According to research by the think tank, around 800,000 people are expected to remortgage next year so will be impacted by the high rates.

With the rises, the Resolution Foundation predicts the average two-year fixed rate deal will hit 6.25% later this year and will not drop below 4.5% until after 2027.

If the Bank of England continues down this path, the total annual mortgage repayments are on course to rise by £15.8billion by 2026.

Borrowers are already facing big increases to their mortgages after lenders hiked rates over the past fortnight.

The higher rate predictions have subsequently filtered through into the mortgage market and a number of lenders have withdrawn mortgage deals or replaced them with ones with higher rates.

The Bank of England is set to announce its next base rate on Thursday (June 22) - with experts expecting another rise.

Interest rates have risen 12 times since 2021 to try to slow price rises.

This morning, MoneyFacts.co.uk revealed that a typical two-year fixed rate mortgage had breached the 6% mark for the first time since the infamous "mini-Budget" last September.

The interest rates on mortgages soared to 6.65% after the Mini-Budget before calming slightly, however, rates have climbed since.

This morning, the average two-year fixed rate mortgage rate sat at 6.01%.

A typical five-year fixed rate is now at 5.67% compared with last year's peak of 6.51%.

Simon Pittaway, senior economist at the Resolution Foundation, said: “Market expectations that interest rates are going to rise even higher, and stay higher for longer, are having a major effect on the mortgage market, with deals being pulled and replaced with new higher-rate mortgages.

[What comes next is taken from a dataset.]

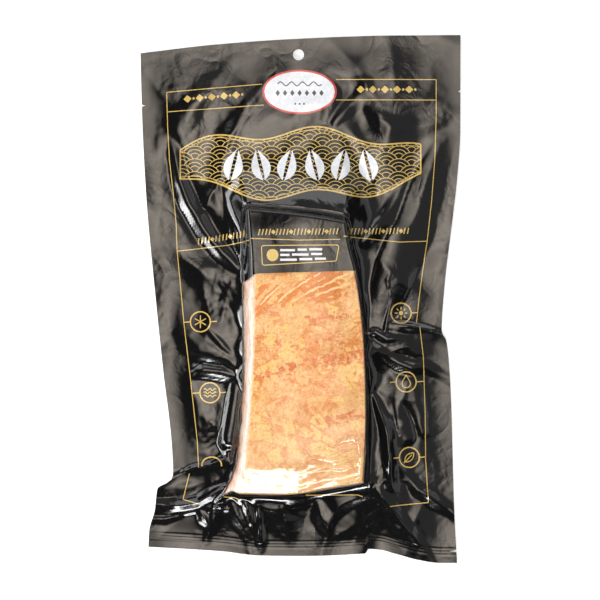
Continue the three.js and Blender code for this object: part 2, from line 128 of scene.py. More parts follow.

“This means the mortgage crunch is now on track to increase mortgage bills by £15.8billion, with those re-mortgaging next year set to see their costs rise by £2,900 on average.

“Of course, market expectations can be wrong, and rate rises may not turn out to be as bad as feared.

"But with three-fifths of Britain’s £15.7billion mortgage hike still to be passed on to households, rising repayments will deal an ongoing living standards blow to millions of households in the run-in to the General Election.”

Last week, Chancellor Jeremy Hunt said the Bank had "no alternative" but to lift rates in its attempt to tackle inflation.

This morning the Prime Minister also ruled out extra help for homeowners struggling to pay soaring mortgages costs,

Speaking on ITV’s Good Morning Britain, Rishi Sunak said the Government needed to “stick to the plan”, and that his top priority remains bringing inflation down.

UK Inflation is currently at 8.7% which is way above the Bank of England's target of 2%.